_Do this_
Lines holding the string "between" are the ones to copy; find them all in the data.
──────
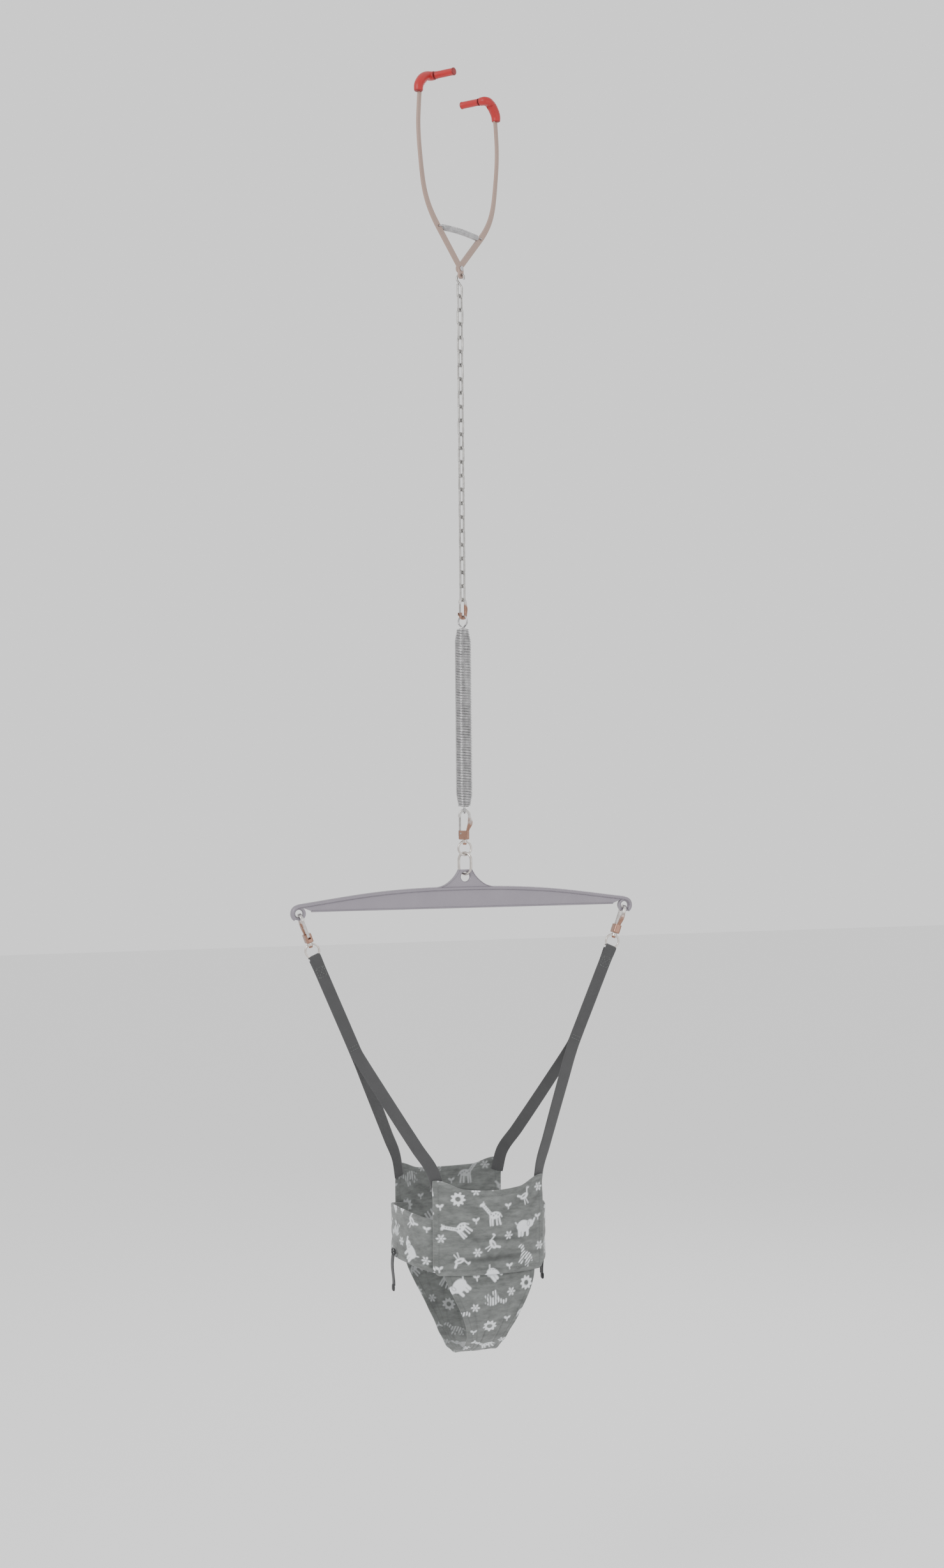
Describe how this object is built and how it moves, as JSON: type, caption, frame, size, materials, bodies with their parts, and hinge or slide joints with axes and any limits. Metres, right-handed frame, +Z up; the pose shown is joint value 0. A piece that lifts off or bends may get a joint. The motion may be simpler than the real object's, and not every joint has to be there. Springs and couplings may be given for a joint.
{
  "type": "activity jumper",
  "caption": "Door-frame baby jumper: sprung two-arm clamp, chain, long coil spring, spreader bar and fabric saddle seat on webbing straps.",
  "frame": {"origin": "on the plumb line, midway between the two clamp feet, at the height of their soles", "axes": "+Z up the plumb line, +X along the spreader bar, -Y towards the seat's front panel"},
  "size_m": [0.4176, 0.17, 1.4572],
  "materials": {
    "arm_enamel": "satin enamel",
    "plain_steel": "plated",
    "grip_rubber": "matt",
    "zinc_wire": "zinc plated",
    "bright_spring": "bright nickel",
    "snap_metal": "antique nickel",
    "gate_metal": "antique nickel",
    "bar_enamel": "satin enamel",
    "webbing": "woven",
    "print_cloth": "woven, printed",
    "buckle_plastic": "matt"
  },
  "bodies": {
    "front_arm": {"front_clamp_arm": "arm_enamel", "front_foot_bar": "plain_steel", "front_rubber_grips": "grip_rubber", "pivot_rivet": "plain_steel", "clamp_spring": "plain_steel"},
    "back_arm": {"back_clamp_arm": "arm_enamel", "back_foot_bar": "plain_steel", "back_rubber_grips": "grip_rubber"},
    "hanger": {"hanger_hook": "zinc_wire"},
    "chain_snap": {"chain_snap_body": "snap_metal"},
    "chain_gate": {"chain_snap_gate": "gate_metal"},
    "spring_head": {"spring_top_loop": "bright_spring", "spring_coil": "bright_spring"},
    "spring_foot": {"spring_bottom_loop": "bright_spring"},
    "centre_snap": {"centre_snap_body": "snap_metal"},
    "centre_gate": {"centre_snap_gate": "gate_metal"},
    "centre_eye": {"centre_swivel_eye": "snap_metal"},
    "link": {"oblong_link": "snap_metal"},
    "bar": {"spreader_bar": "bar_enamel"},
    "harness": {"left_strap_ring": "snap_metal", "right_strap_ring": "snap_metal", "left_front_strap": "webbing", "left_back_strap": "webbing", "right_front_strap": "webbing", "right_back_strap": "webbing", "front_panel": "print_cloth", "back_panel": "print_cloth", "crotch_panel": "print_cloth", "left_wing": "print_cloth", "right_wing": "print_cloth", "left_side_strap": "webbing", "right_side_strap": "webbing", "left_side_buckle": "buckle_plastic", "right_side_buckle": "buckle_plastic"},
    "left_snap": {"left_snap_body": "snap_metal"},
    "left_gate": {"left_snap_gate": "gate_metal"},
    "right_snap": {"right_snap_body": "snap_metal"},
    "right_gate": {"right_snap_gate": "gate_metal"},
    "chain_01": {"chain_link_01": "zinc_wire"},
    "chain_02": {"chain_link_02": "zinc_wire"},
    "chain_03": {"chain_link_03": "zinc_wire"},
    "chain_04": {"chain_link_04": "zinc_wire"},
    "chain_05": {"chain_link_05": "zinc_wire"},
    "chain_06": {"chain_link_06": "zinc_wire"},
    "chain_07": {"chain_link_07": "zinc_wire"},
    "chain_08": {"chain_link_08": "zinc_wire"},
    "chain_09": {"chain_link_09": "zinc_wire"},
    "chain_10": {"chain_link_10": "zinc_wire"},
    "chain_11": {"chain_link_11": "zinc_wire"},
    "chain_12": {"chain_link_12": "zinc_wire"},
    "chain_13": {"chain_link_13": "zinc_wire"},
    "chain_14": {"chain_link_14": "zinc_wire"},
    "chain_15": {"chain_link_15": "zinc_wire"},
    "chain_16": {"chain_link_16": "zinc_wire"},
    "chain_17": {"chain_link_17": "zinc_wire"},
    "chain_18": {"chain_link_18": "zinc_wire"},
    "chain_19": {"chain_link_19": "zinc_wire"},
    "chain_20": {"chain_link_20": "zinc_wire"},
    "chain_21": {"chain_link_21": "zinc_wire"},
    "chain_22": {"chain_link_22": "zinc_wire"}
  },
  "joints": [
    {"name": "clamp_open", "type": "hinge", "parent": "front_arm", "child": "back_arm", "pos_m": [0, 0, -0.2025], "axis": [-0.5736, 0.8192, 0], "range_deg": [-14, 20], "stiffness_Nm_per_rad": 0.6, "springref_deg": -2.29, "deforming": ["clamp_spring"]},
    {"name": "spring_stretch", "type": "slide", "parent": "spring_head", "child": "spring_foot", "axis": [0, 0, -1], "range_m": [0, 0.15], "stiffness_N_per_m": 400, "springref_m": -0.05, "deforming": ["spring_coil"]},
    {"name": "bar_tilt", "type": "hinge", "parent": "link", "child": "bar", "pos_m": [0, 0, -0.8997], "axis": [-0.5736, 0.8192, 0], "range_deg": [-12, 12]},
    {"name": "harness_swing", "type": "hinge", "parent": "bar", "child": "harness", "pos_m": [0, 0, -0.9468], "axis": [1, 0, 0], "range_deg": [-22, 22]},
    {"name": "centre_swivel", "type": "hinge", "parent": "centre_snap", "child": "centre_eye", "pos_m": [0, 0, -0.8621], "axis": [0, 0, 1], "continuous": true},
    {"name": "hook_swing", "type": "hinge", "parent": "front_arm", "child": "hanger", "pos_m": [0, 0, -0.21], "axis": [-0.5736, 0.8192, 0], "range_deg": [-25, 25]},
    {"name": "spring_swing", "type": "hinge", "parent": "chain_snap", "child": "spring_head", "pos_m": [0, 0, -0.6053], "axis": [0.9063, 0.4226, 0], "range_deg": [-25, 25]},
    {"name": "snap_swing", "type": "hinge", "parent": "chain_22", "child": "chain_snap", "pos_m": [0, 0, -0.5853], "axis": [-0.4226, 0.9063, 0], "range_deg": [-30, 30]},
    {"name": "centre_snap_swing", "type": "hinge", "parent": "spring_foot", "child": "centre_snap", "pos_m": [0, 0, -0.82945], "axis": [0.2588, 0.9659, 0], "range_deg": [-25, 25]},
    {"name": "link_swing", "type": "hinge", "parent": "centre_eye", "child": "link", "pos_m": [0, 0, -0.8779], "axis": [0.9962, 0.0872, 0], "range_deg": [-25, 25]},
    {"name": "left_snap_swivel", "type": "hinge", "parent": "harness", "child": "left_snap", "pos_m": [-0.18626, 0, -0.975], "axis": [-0.342, 0, 0.9397], "range_deg": [-8, 8]},
    {"name": "right_snap_swivel", "type": "hinge", "parent": "harness", "child": "right_snap", "pos_m": [0.18626, 0, -0.975], "axis": [0.342, 0, 0.9397], "range_deg": [-8, 8]},
    {"name": "centre_gate_press", "type": "hinge", "parent": "centre_snap", "child": "centre_gate", "pos_m": [-0.00473, 0.00127, -0.8527], "axis": [0.2588, 0.9659, 0], "range_deg": [0, 20], "stiffness_Nm_per_rad": 0.03},
    {"name": "left_gate_press", "type": "hinge", "parent": "left_snap", "child": "left_gate", "pos_m": [-0.18948, -0.0049, -0.96617], "axis": [-0.9397, 0, -0.342], "range_deg": [0, 18], "stiffness_Nm_per_rad": 0.03},
    {"name": "right_gate_press", "type": "hinge", "parent": "right_snap", "child": "right_gate", "pos_m": [0.18948, 0.0049, -0.96617], "axis": [0.9397, 0, -0.342], "range_deg": [0, 18], "stiffness_Nm_per_rad": 0.03},
    {"name": "chain_gate_press", "type": "hinge", "parent": "chain_snap", "child": "chain_gate", "pos_m": [-0.0039, -0.00182, -0.6006], "axis": [-0.4226, 0.9063, 0], "range_deg": [0, 18], "stiffness_Nm_per_rad": 0.01},
    {"name": "link_01_swing", "type": "hinge", "parent": "hanger", "child": "chain_01", "pos_m": [0, 0, -0.2355], "axis": [0.5736, -0.8192, 0], "range_deg": [-30, 30]},
    {"name": "link_02_swing", "type": "hinge", "parent": "chain_01", "child": "chain_02", "pos_m": [0, 0, -0.2514], "axis": [0.8237, 0.5671, 0], "range_deg": [-30, 30]},
    {"name": "link_03_swing", "type": "hinge", "parent": "chain_02", "child": "chain_03", "pos_m": [0, 0, -0.2673], "axis": [-0.5605, 0.8281, 0], "range_deg": [-30, 30]},
    {"name": "link_04_swing", "type": "hinge", "parent": "chain_03", "child": "chain_04", "pos_m": [0, 0, -0.2832], "axis": [-0.8326, -0.5539, 0], "range_deg": [-30, 30]},
    {"name": "link_05_swing", "type": "hinge", "parent": "chain_04", "child": "chain_05", "pos_m": [0, 0, -0.2991], "axis": [0.5473, -0.8369, 0], "range_deg": [-30, 30]},
    {"name": "link_06_swing", "type": "hinge", "parent": "chain_05", "child": "chain_06", "pos_m": [0, 0, -0.315], "axis": [0.8413, 0.5406, 0], "range_deg": [-30, 30]},
    {"name": "link_07_swing", "type": "hinge", "parent": "chain_06", "child": "chain_07", "pos_m": [0, 0, -0.3309], "axis": [-0.534, 0.8455, 0], "range_deg": [-30, 30]},
    {"name": "link_08_swing", "type": "hinge", "parent": "chain_07", "child": "chain_08", "pos_m": [0, 0, -0.3468], "axis": [-0.8497, -0.5272, 0], "range_deg": [-30, 30]},
    {"name": "link_09_swing", "type": "hinge", "parent": "chain_08", "child": "chain_09", "pos_m": [0, 0, -0.3627], "axis": [0.5205, -0.8539, 0], "range_deg": [-30, 30]},
    {"name": "link_10_swing", "type": "hinge", "parent": "chain_09", "child": "chain_10", "pos_m": [0, 0, -0.3786], "axis": [0.858, 0.5137, 0], "range_deg": [-30, 30]},
    {"name": "link_11_swing", "type": "hinge", "parent": "chain_10", "child": "chain_11", "pos_m": [0, 0, -0.3945], "axis": [-0.5069, 0.862, 0], "range_deg": [-30, 30]},
    {"name": "link_12_swing", "type": "hinge", "parent": "chain_11", "child": "chain_12", "pos_m": [0, 0, -0.4104], "axis": [-0.866, -0.5, 0], "range_deg": [-30, 30]},
    {"name": "link_13_swing", "type": "hinge", "parent": "chain_12", "child": "chain_13", "pos_m": [0, 0, -0.4263], "axis": [0.4931, -0.87, 0], "range_deg": [-30, 30]},
    {"name": "link_14_swing", "type": "hinge", "parent": "chain_13", "child": "chain_14", "pos_m": [0, 0, -0.4422], "axis": [0.8738, 0.4862, 0], "range_deg": [-30, 30]},
    {"name": "link_15_swing", "type": "hinge", "parent": "chain_14", "child": "chain_15", "pos_m": [0, 0, -0.4581], "axis": [-0.4792, 0.8777, 0], "range_deg": [-30, 30]},
    {"name": "link_16_swing", "type": "hinge", "parent": "chain_15", "child": "chain_16", "pos_m": [0, 0, -0.474], "axis": [-0.8815, -0.4723, 0], "range_deg": [-30, 30]},
    {"name": "link_17_swing", "type": "hinge", "parent": "chain_16", "child": "chain_17", "pos_m": [0, 0, -0.4899], "axis": [0.4653, -0.8852, 0], "range_deg": [-30, 30]},
    {"name": "link_18_swing", "type": "hinge", "parent": "chain_17", "child": "chain_18", "pos_m": [0, 0, -0.5058], "axis": [0.8888, 0.4582, 0], "range_deg": [-30, 30]},
    {"name": "link_19_swing", "type": "hinge", "parent": "chain_18", "child": "chain_19", "pos_m": [0, 0, -0.5217], "axis": [-0.4512, 0.8924, 0], "range_deg": [-30, 30]},
    {"name": "link_20_swing", "type": "hinge", "parent": "chain_19", "child": "chain_20", "pos_m": [0, 0, -0.5376], "axis": [-0.896, -0.4441, 0], "range_deg": [-30, 30]},
    {"name": "link_21_swing", "type": "hinge", "parent": "chain_20", "child": "chain_21", "pos_m": [0, 0, -0.5535], "axis": [0.4369, -0.8995, 0], "range_deg": [-30, 30]},
    {"name": "link_22_swing", "type": "hinge", "parent": "chain_21", "child": "chain_22", "pos_m": [0, 0, -0.5694], "axis": [0.9029, 0.4298, 0], "range_deg": [-30, 30]}
  ]
}
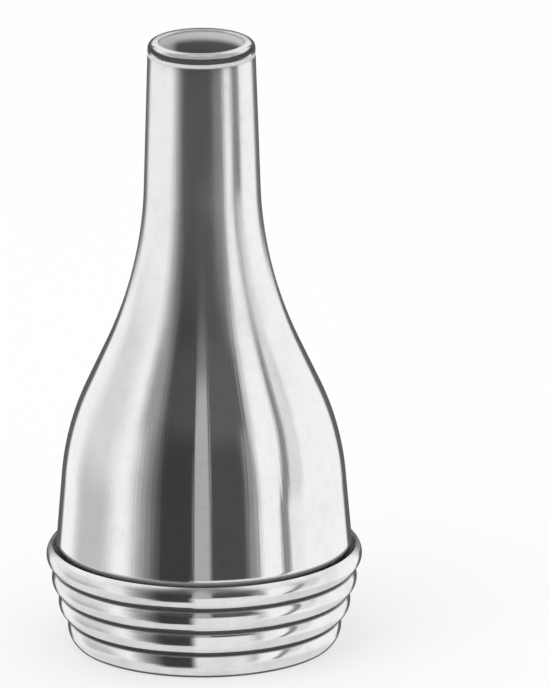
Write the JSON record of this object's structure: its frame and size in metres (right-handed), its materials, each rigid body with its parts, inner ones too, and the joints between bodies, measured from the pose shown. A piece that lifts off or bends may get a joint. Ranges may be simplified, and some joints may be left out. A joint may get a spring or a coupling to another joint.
{
  "type": "ear speculum",
  "caption": "Polished metal ear speculum: a bell-shaped funnel narrowing to a round-lipped tip, its wide end soldered into a beaded grip collar.",
  "frame": {"origin": "centre of the flat base, on the axis", "axes": "+Z along the axis from the wide end to the tip; every piece is a turned form about it, so X and Y are alike"},
  "size_m": [0.0188, 0.0188, 0.037],
  "materials": {
    "polished_plate": "mirror-polished plate over a drawn shell, with faint lengthwise polishing marks",
    "turned_plate": "bright plate over turned beads, with fine turning marks and dull grooves",
    "solder": "dull grey silver solder"
  },
  "bodies": {
    "root": {"funnel_shell": "polished_plate", "grip_collar": "turned_plate", "solder_ring": "solder"}
  },
  "joints": []
}
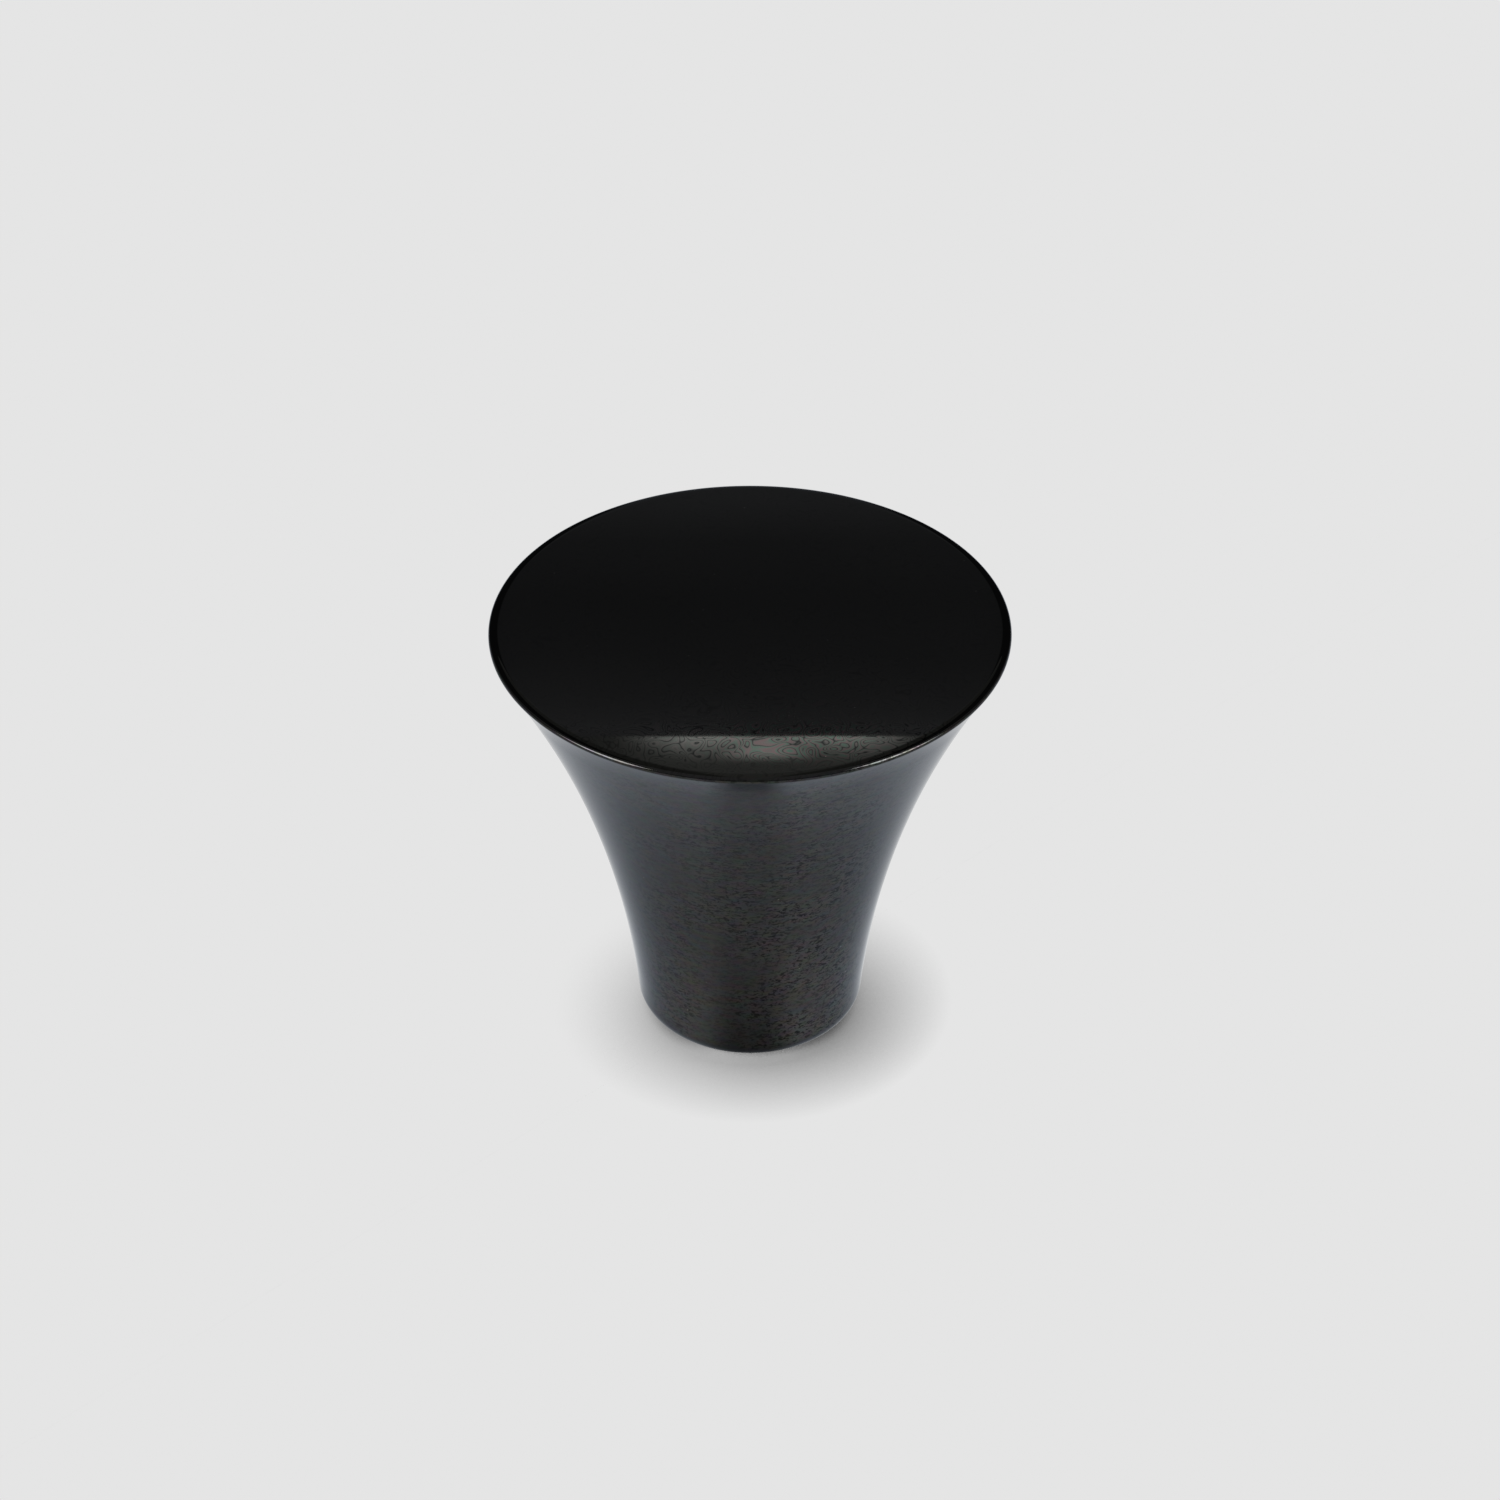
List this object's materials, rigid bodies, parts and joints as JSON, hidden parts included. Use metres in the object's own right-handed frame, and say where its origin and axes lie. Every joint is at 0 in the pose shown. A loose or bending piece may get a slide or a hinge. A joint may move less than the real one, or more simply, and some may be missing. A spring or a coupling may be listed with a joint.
{
  "type": "cabinet knob",
  "caption": "Round solid cabinet knob: a slim foot flares in one concave sweep to a wide flat face with a narrow softened rim, and a blind threaded hole in the foot takes the fixing screw.",
  "frame": {"origin": "centre of the flat foot, in the plane that meets the cabinet's front", "axes": "+Z along the knob's axis, from the foot out to the flat face; X and Y are free, because the knob is round"},
  "size_m": [0.028, 0.028, 0.025],
  "materials": {
    "dark_plating": "polished"
  },
  "bodies": {
    "root": {"knob": "dark_plating"}
  },
  "joints": []
}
──────
_Written answer_
  "frame": {"origin": "on the plumb line, midway between the two clamp feet, at the height of their soles", "axes": "+Z up the plumb line, +X along the spreader bar, -Y towards the seat's front panel"},
Write the JSON record of this object's structure: its frame and size in metres (right-handed), its materials, each rigid body with its parts, inner ones too, and the joints between bodies, measured from the pose shown. A piece that lifts off or bends may get a joint. Ranges may be simplified, and some joints may be left out. A joint may get a spring or a coupling to another joint.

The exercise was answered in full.